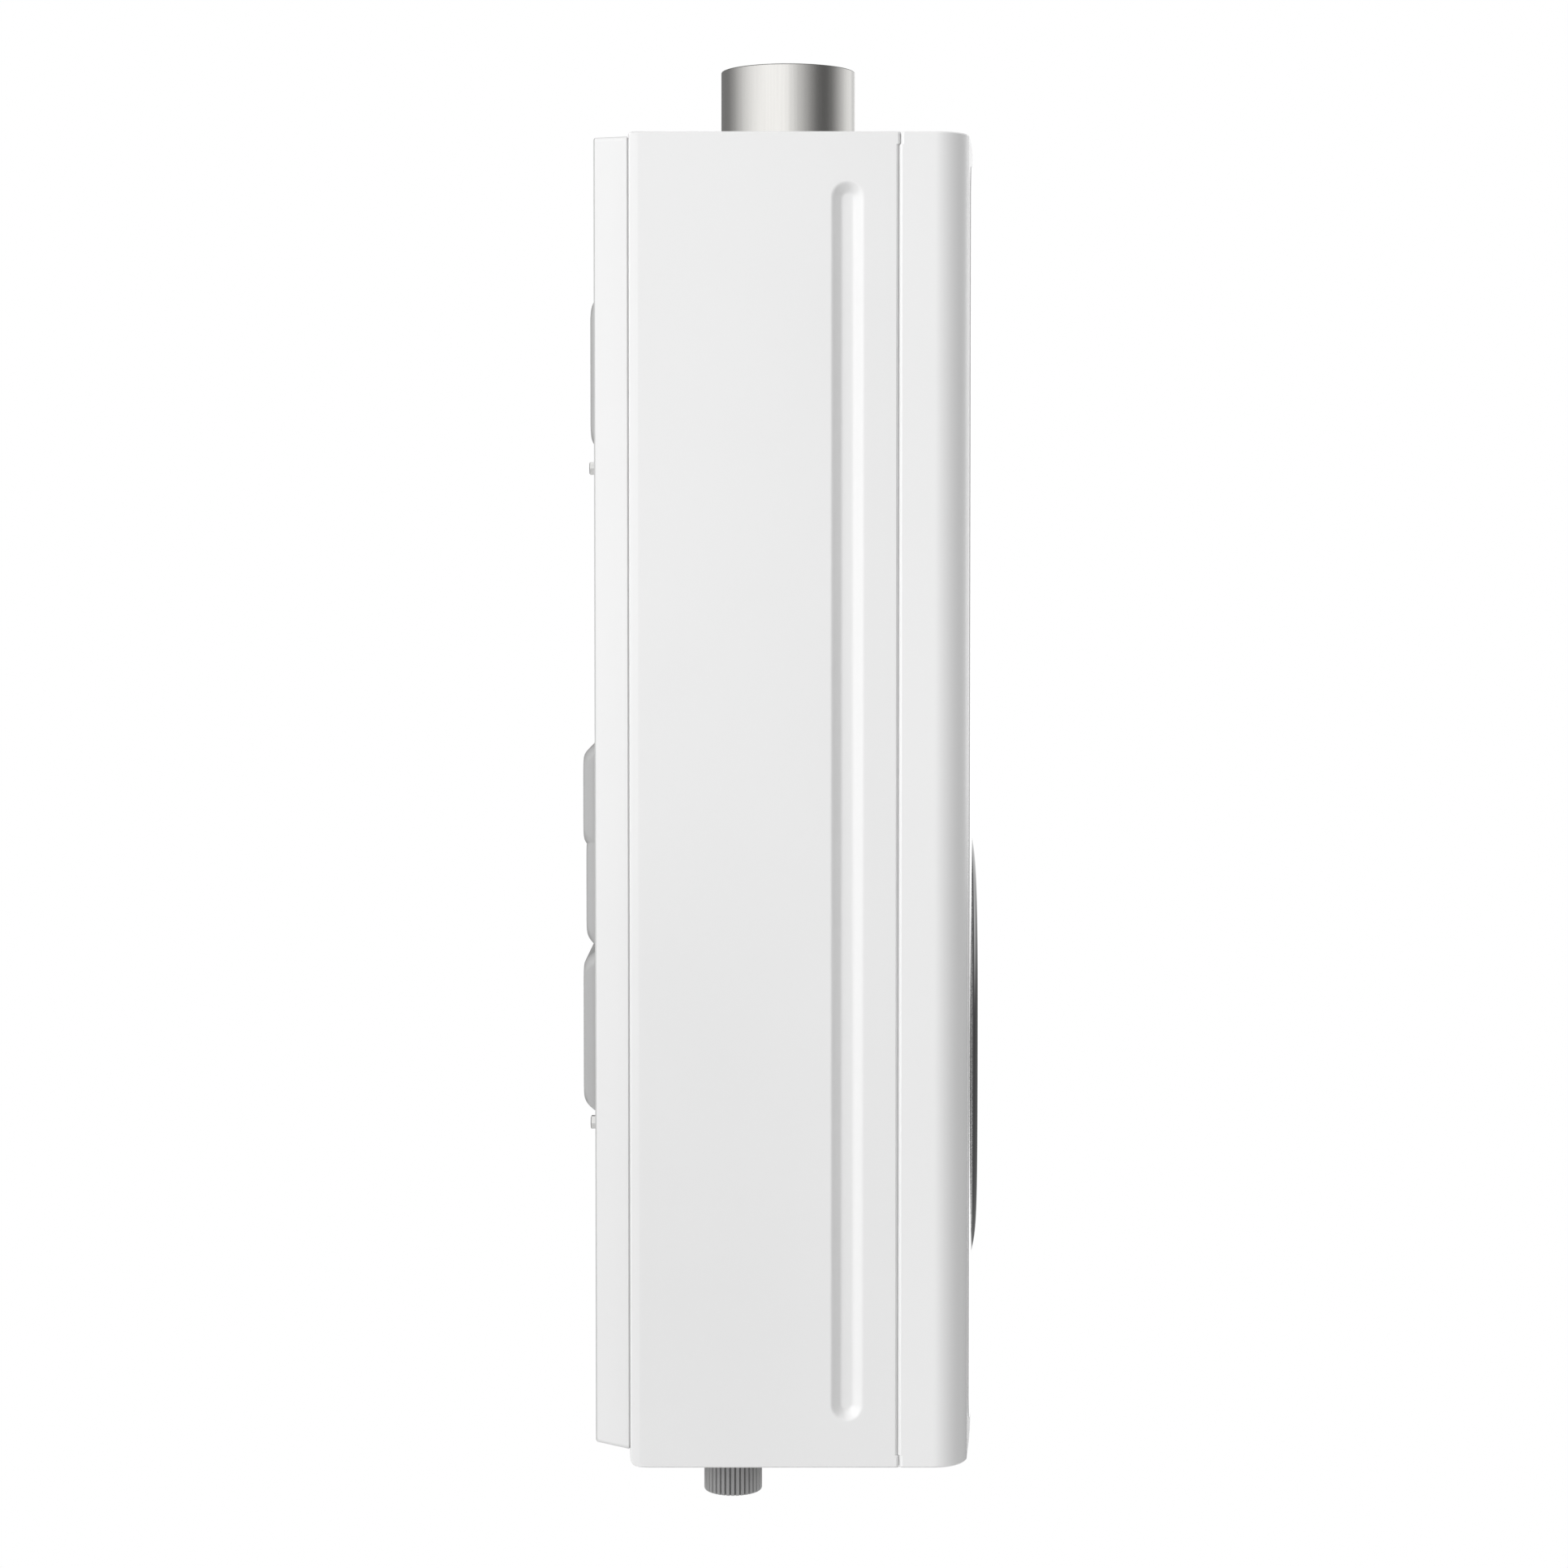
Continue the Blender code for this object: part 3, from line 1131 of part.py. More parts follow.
def make_combustion():
    burner = add("burner_box", core_block(0, BURNER_LOW, BURNER_HIGH), GALVANISED)
    cut(burner, core_block(CORE_WALL, BURNER_LOW + CORE_WALL, BURNER_HIGH + OVERRUN))
    air = rounded(-AIR_HALF_WIDTH, AIR_HALF_WIDTH, FLUE_DEPTH - AIR_HALF_DEPTH, FLUE_DEPTH + AIR_HALF_DEPTH,
                  AIR_CORNER, 3)
    cut(burner, prism_z(air, BURNER_LOW - OVERRUN, BURNER_LOW + OVERRUN))
    bars_low = BURNER_LOW + CORE_WALL + GAP
    inner_half = CORE_HALF_WIDTH - CORE_WALL - GAP
    shape = comb(inner_half, BURNER_BARS, BAR_THICKNESS, BAR_RAIL, bars_low, bars_low + BURNER_BARS_TALL)
    bars = prism_y(shape, CORE_REAR + CORE_WALL + GAP, CORE_FRONT - CORE_WALL - GAP)
    bars = add("burner_bars", bars, STAINLESS)
    cut(bars, prism_z(air, bars_low - OVERRUN, bars_low + OVERRUN + BAR_RAIL))
    chamber = add("combustion_chamber", core_block(0, BURNER_HIGH + GAP, CHAMBER_HIGH), COPPER)
    cut(chamber, core_block(CORE_WALL, BURNER_HIGH - OVERRUN, CHAMBER_HIGH + OVERRUN))
    for x in (-ROD_OFFSET, ROD_OFFSET):
        hole = disc(ROD_RADIUS + GAP, CORE_FRONT - OVERRUN, CORE_FRONT + OVERRUN, (x, 0, ROD_HEIGHT), "Y", 12)
        cut(chamber, hole)
    for name, x in (("ignition_electrode", -ROD_OFFSET), ("flame_sensor", ROD_OFFSET)):
        seat = CORE_FRONT + GAP
        profile = [
            (0, seat + ROD_OUTSIDE),
            (ROD_RADIUS, seat + ROD_OUTSIDE),
            (ROD_RADIUS, seat + CORE_WALL),
            (ROD_FLANGE, seat + CORE_WALL),
            (ROD_FLANGE, seat),
            (ROD_RADIUS, seat),
            (ROD_RADIUS, CORE_FRONT - ROD_OUTSIDE),
            (ROD_TIP_RADIUS, CORE_FRONT - ROD_OUTSIDE),
            (ROD_TIP_RADIUS, CORE_FRONT - ROD_REACH),
            (0, CORE_FRONT - ROD_REACH),
        ]
        add(name, turned(profile, (x, 0, ROD_HEIGHT), "Y", 12), CERAMIC)
    fins_low = CHAMBER_HIGH + GAP
    shape = comb(CORE_HALF_WIDTH, FINS, FIN_THICKNESS, FIN_SPINE, 0, EXCHANGER_HIGH - fins_low)
    shape = [(x, EXCHANGER_HIGH - z) for x, z in shape]
    fins = prism_y(shape, CORE_REAR, CORE_FRONT)
    exchanger = add("heat_exchanger", fins, COPPER)
    slot = rounded(-AIR_HALF_WIDTH, AIR_HALF_WIDTH, FLUE_DEPTH - AIR_HALF_DEPTH, FLUE_DEPTH + AIR_HALF_DEPTH,
                   AIR_CORNER, 3)
    cut(exchanger, prism_z(slot, EXCHANGER_HIGH - FIN_SPINE - GAP, EXCHANGER_HIGH + OVERRUN))


def make_hood():
    low = EXCHANGER_HIGH + GAP
    loops = []
    inner = []
    for z, half_width, half_depth in (
        (low, CORE_HALF_WIDTH, CORE_HALF_DEPTH),
        (low + HOOD_SKIRT, CORE_HALF_WIDTH, CORE_HALF_DEPTH),
        (HOOD_HIGH, HOOD_TOP_HALF_WIDTH, CORE_HALF_DEPTH),
    ):
        for group, inset, lift in ((loops, 0, 0), (inner, CORE_WALL, CORE_WALL)):
            x = half_width - inset
            depth = half_depth - inset
            corners = ((-x, -depth), (x, -depth), (x, depth), (-x, depth))
            group.append([(cx, -FLUE_DEPTH + cy, z - lift) for cx, cy in corners])
    inner[0] = [(x, y, low - OVERRUN) for x, y, z in inner[0]]
    hood = add("exhaust_hood", loft(loops), GALVANISED)
    cut(hood, loft(inner))
    inlet = disc(HOOD_INLET_RADIUS, HOOD_HIGH - OVERRUN, HOOD_HIGH + OVERRUN, (FAN_OFFSET, FLUE_DEPTH, 0), sides=32)
    cut(hood, inlet)


def make_fan():
    low = HOOD_HIGH + GAP
    fan = (FAN_OFFSET, FLUE_DEPTH, 0)
    scroll = add("fan_housing", disc(SCROLL_RADIUS, low, SCROLL_HIGH, fan, sides=40), GALVANISED)
    duct_rear = FLUE_DEPTH - DUCT_HALF_DEPTH
    duct_front = FLUE_DEPTH + DUCT_HALF_DEPTH
    join(scroll, block(DUCT_END, FAN_OFFSET, duct_rear, duct_front, low, SCROLL_HIGH))
    join(scroll, disc(NECK_RADIUS, SCROLL_HIGH - OVERRUN, NECK_TOP, (0, FLUE_DEPTH, 0), sides=32))
    wall = SCROLL_WALL
    cut(scroll, disc(SCROLL_RADIUS - wall, low + wall, SCROLL_HIGH - wall, fan, sides=40))
    inside = (duct_rear + wall, duct_front - wall, low + wall, SCROLL_HIGH - wall)
    cut(scroll, block(DUCT_END + wall, FAN_OFFSET, *inside))
    cut(scroll, disc(NECK_RADIUS - wall, SCROLL_HIGH - OVERRUN, NECK_TOP + OVERRUN, (0, FLUE_DEPTH, 0), sides=32))
    cut(scroll, disc(HOOD_INLET_RADIUS, low - OVERRUN, low + OVERRUN, fan, sides=32))
    cut(scroll, disc(SHAFT_RADIUS + SHAFT_PLAY, SCROLL_HIGH - OVERRUN, SCROLL_HIGH + OVERRUN, fan, sides=16))

    impeller_profile = [
        (SHAFT_RADIUS + GAP, IMPELLER_HIGH - WEB),
        (IMPELLER_RADIUS, IMPELLER_HIGH - WEB),
        (IMPELLER_RADIUS, IMPELLER_HIGH),
        (SHAFT_RADIUS + GAP, IMPELLER_HIGH),
    ]
    impeller = add("fan_impeller", turned(impeller_profile, fan, sides=40), GALVANISED)
    hub = tube(SHAFT_RADIUS + GAP, IMPELLER_HUB, IMPELLER_HIGH - HUB_TALL, IMPELLER_HIGH - WEB / 2, fan, sides=16)
    join(impeller, hub)
    ring_inner = IMPELLER_RADIUS - BLADE_LENGTH
    join(impeller, tube(ring_inner, IMPELLER_RADIUS, IMPELLER_LOW, IMPELLER_LOW + WEB, fan, sides=40))
    for i in range(IMPELLER_BLADES):
        reach = (ring_inner + BLADE_INSET, IMPELLER_RADIUS - BLADE_INSET)
        half = BLADE_THICKNESS / 2
        blade = block(*reach, -half, half, IMPELLER_LOW + WEB / 2, IMPELLER_HIGH - WEB / 2)
        turn = Matrix.Rotation(2 * math.pi * i / IMPELLER_BLADES, 4, "Z")
        blade.transform(Matrix.Translation((FAN_OFFSET, -FLUE_DEPTH, 0)) @ turn)
        join(impeller, blade)

    foot_low = SCROLL_HIGH + GAP
    foot_high = foot_low + MOTOR_FOOT_THICKNESS
    bore = SHAFT_RADIUS + SHAFT_RUN
    motor_profile = [
        (bore, foot_low),
        (MOTOR_FOOT, foot_low),
        (MOTOR_FOOT, foot_high),
        (MOTOR_RADIUS, foot_high),
        (MOTOR_RADIUS, MOTOR_HIGH),
        (0, MOTOR_HIGH),
        (0, MOTOR_HIGH - MOTOR_CAP),
        (bore, MOTOR_HIGH - MOTOR_CAP),
    ]
    add("fan_motor", turned(motor_profile, fan, sides=28), BLACK_PLASTIC)
    shaft_low = IMPELLER_HIGH - HUB_TALL
    shaft_high = MOTOR_HIGH - MOTOR_CAP - GAP
    add("fan_shaft", disc(SHAFT_RADIUS, shaft_low, shaft_high, fan, sides=16), ZINC)


def make_rails():
    """Two channels across the tray that carry the burner and the exchanger."""
    rear = TRAY_REAR + SHEET + GAP
    front = CORE_REAR - GAP
    wall = RAIL_SHEET
    for name, low in (("rail_upper", RAIL_UPPER), ("rail_lower", RAIL_LOWER)):
        high = low + RAIL_TALL
        outline = [
            (rear, low),
            (front, low),
            (front, low + wall),
            (rear + wall, low + wall),
            (rear + wall, high - wall),
            (front, high - wall),
            (front, high),
            (rear, high),
        ]
        rail = add(name, prism_x(outline, -RAIL_HALF_WIDTH, RAIL_HALF_WIDTH), GALVANISED)
        for x in (-RAIL_SCREW_OFFSET, RAIL_SCREW_OFFSET):
            hole = disc(SCREW_SHANK + SCREW_FIT, 0, rear + OVERRUN, (x, 0, low + RAIL_TALL / 2), "Y", 12)
            cut(rail, hole)
    names = ("upper_left", "upper_right", "lower_left", "lower_right")
    for name, (x, _, z) in zip(names, rail_screw_places()):
        screw("chassis_screw_" + name, (x, TRAY_REAR - GAP, z), "Y", 1, head=CHASSIS_HEAD_HEIGHT)


def make_electrics():
    rear = FITTING_DEPTH - CONTROLLER_HALF_DEPTH
    front = FITTING_DEPTH + CONTROLLER_HALF_DEPTH
    wall = CONTROLLER_WALL
    box = add(
        "controller_box",
        block(CONTROLLER_LEFT, CONTROLLER_RIGHT, rear, front, CONTROLLER_LOW, CONTROLLER_HIGH),
        WHITE_PLASTIC,
    )
    cut(
        box,
        block(
            CONTROLLER_LEFT + wall,
            CONTROLLER_RIGHT - wall,
            rear + wall,
            front + OVERRUN,
            CONTROLLER_LOW + wall,
            CONTROLLER_HIGH - wall,
        ),
    )
    board_rear = rear + wall + GAP
    fit = wall + GAP
    add(
        "controller_board",
        block(
            CONTROLLER_LEFT + fit,
            CONTROLLER_RIGHT - fit,
            board_rear,
            board_rear + BOARD_THICKNESS,
            CONTROLLER_LOW + fit,
            CONTROLLER_HIGH - fit,
        ),
        BOARD,
    )
    seat = CORE_FRONT + GAP
    add(
        "ignition_coil",
        block(-COIL_HALF_WIDTH, COIL_HALF_WIDTH, seat, seat + COIL_DEEP, COIL_LOW, COIL_LOW + COIL_TALL),
        BLACK_PLASTIC,
    )
    thermostat = [
        (0, seat),
        (THERMOSTAT_RADIUS, seat),
        (THERMOSTAT_RADIUS, seat + THERMOSTAT_DEEP / 2),
        (THERMOSTAT_RADIUS * 0.7, seat + THERMOSTAT_DEEP / 2),
        (THERMOSTAT_RADIUS * 0.7, seat + THERMOSTAT_DEEP),
        (0, seat + THERMOSTAT_DEEP),
    ]
    place = (THERMOSTAT_OFFSET, 0, EXCHANGER_MIDDLE)
    add("overheat_thermostat", turned(thermostat, place, "Y", 16), BLACK_PLASTIC)
    switch_low = HOOD_HIGH + GAP
    port = SWITCH_RADIUS / 5
    switch = [
        (0, switch_low),
        (SWITCH_RADIUS, switch_low),
        (SWITCH_RADIUS, switch_low + SWITCH_TALL * 0.6),
        (port, switch_low + SWITCH_TALL * 0.6),
        (port, switch_low + SWITCH_TALL),
        (0, switch_low + SWITCH_TALL),
    ]
    add("pressure_switch", turned(switch, (-SWITCH_OFFSET, FLUE_DEPTH, 0), sides=24), WHITE_PLASTIC)


make_casing()
make_cover()
make_fascia()
make_glass()
make_display()
make_tray()
make_bracket()
make_flue()
make_knob()
make_fitting("cold_inlet", -COLD_OFFSET)
make_fitting("gas_inlet", 0)
make_fitting("hot_outlet", HOT_OFFSET)
make_gland()
make_water_side()
make_pipes()
make_gas_side()
make_combustion()
make_hood()
make_fan()
make_rails()
make_electrics()
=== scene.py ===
"""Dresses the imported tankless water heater: finer shells, fittings and materials, light and camera.

Metres, in the model's own frame: the wall is the plane Y = 0 and the front faces -Y.
"""

import math

import bmesh
import bpy
from mathutils import Matrix, Vector


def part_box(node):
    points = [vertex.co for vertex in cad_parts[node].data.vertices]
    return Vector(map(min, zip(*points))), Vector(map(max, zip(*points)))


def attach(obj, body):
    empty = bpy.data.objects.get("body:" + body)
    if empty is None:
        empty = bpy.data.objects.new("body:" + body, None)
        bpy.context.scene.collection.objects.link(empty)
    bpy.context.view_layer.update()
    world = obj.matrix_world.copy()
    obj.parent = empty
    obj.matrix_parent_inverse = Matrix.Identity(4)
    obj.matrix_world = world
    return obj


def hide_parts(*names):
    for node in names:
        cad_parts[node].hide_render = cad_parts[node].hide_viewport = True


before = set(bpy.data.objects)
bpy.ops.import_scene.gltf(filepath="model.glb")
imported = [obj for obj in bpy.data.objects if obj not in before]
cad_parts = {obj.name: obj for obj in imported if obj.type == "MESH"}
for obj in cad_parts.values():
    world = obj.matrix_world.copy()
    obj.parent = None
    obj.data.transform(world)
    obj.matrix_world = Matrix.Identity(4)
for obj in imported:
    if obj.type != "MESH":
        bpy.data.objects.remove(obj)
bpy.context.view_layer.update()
scene = bpy.context.scene

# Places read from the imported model
CASING_LOW, CASING_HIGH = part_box("outer_casing")
COVER_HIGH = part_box("front_cover")[1]
FASCIA_LOW, FASCIA_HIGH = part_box("front_fascia")
GLASS_LOW, GLASS_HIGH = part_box("display_glass")
TRAY_LOW, TRAY_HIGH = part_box("rear_chassis")
COLLAR_LOW, COLLAR_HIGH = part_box("flue_collar")
KNOB_LOW, KNOB_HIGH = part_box("knob")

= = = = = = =

GIVEN INSTRUCTION: Check each line above for "from" and return the ones that have it.

RESULT FOR THIS TASK:
Continue the Blender code for this object: part 3, from line 1131 of part.py. More parts follow.
from mathutils import Matrix, Vector
# Places read from the imported model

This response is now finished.